Dealing With Last-Minute Changes

Someone will cancel last-minute or bring an unexpected plus-one, it’s basically guaranteed. If you’re doing a printed chart, you can’t really fix it, so just have your coordinator or a family member stationed nearby to help confused guests. If you’re doing escort cards, you can add or remove cards as needed.

This is why I always recommend having a few blank escort cards in the same style available at the venue, just in case.

Multilingual Weddings

If you’re having a wedding with guests who speak different languages, you might need bilingual wording. “Please Find Your Seat / Por Favor Encuentre Su Asiento” or whatever languages apply. The name formatting stays the same, just translate the headers and instructions.

Themed Wedding Considerations

If you’re doing a themed wedding, your seating chart wording can reflect that but don’t sacrifice clarity for cuteness. A rustic wedding might say “Gather ‘Round Your Table” but people still need to actually understand what they’re supposed to do, so.

Beach weddings, garden weddings, whatever – the core information stays the same, you’re just styling it differently.

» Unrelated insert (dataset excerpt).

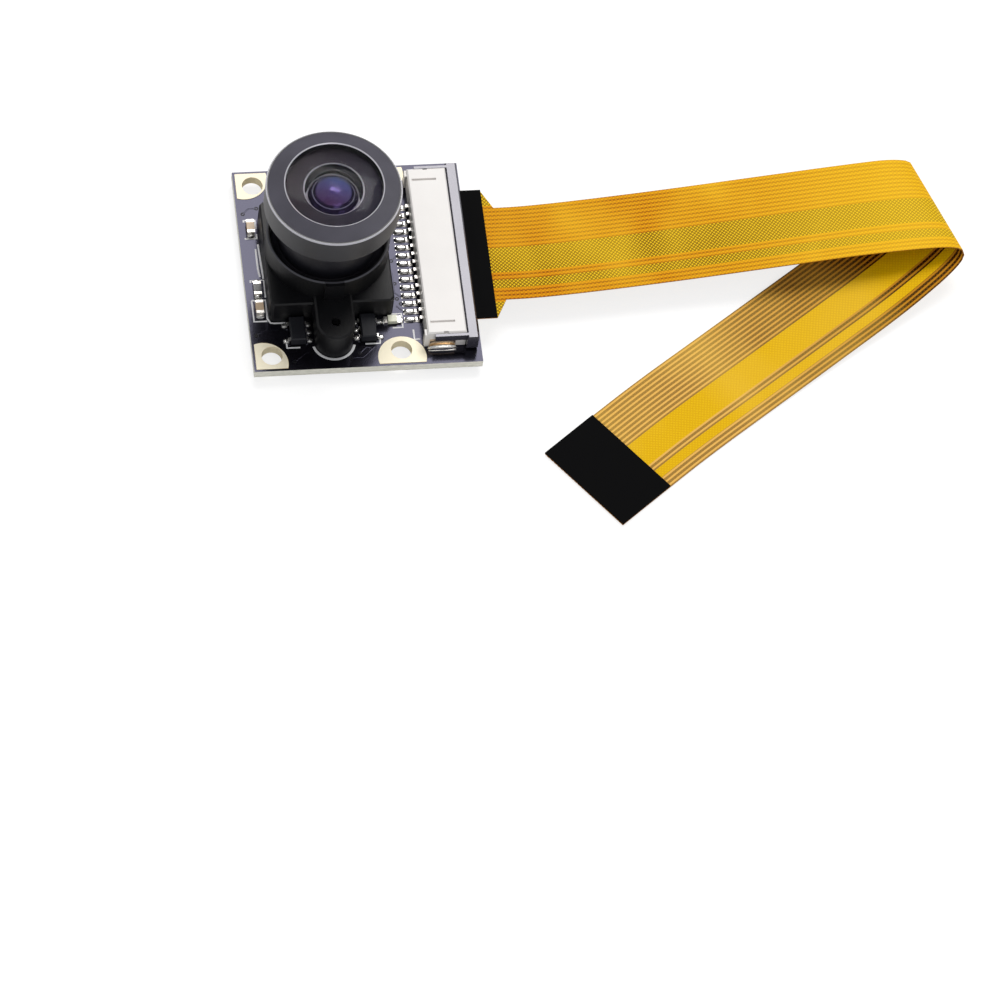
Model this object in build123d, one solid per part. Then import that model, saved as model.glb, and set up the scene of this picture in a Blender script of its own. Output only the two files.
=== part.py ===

I think the main thing is just… remember that your seating chart has ONE job, which is to get people to their seats efficiently. Everything else – the pretty calligraphy, the flowers around the frame, the clever table names – that’s all bonus. Start with clear, accurate information, then make it pretty. Not the other way around because I’ve seen couples spend $400 on a gorgeous acrylic chart with gold lettering that nobody could actually read because the font was too swirly and the contrast was terrible and then everyone’s confused and backed up in the entry area and yeah, function over form on this one.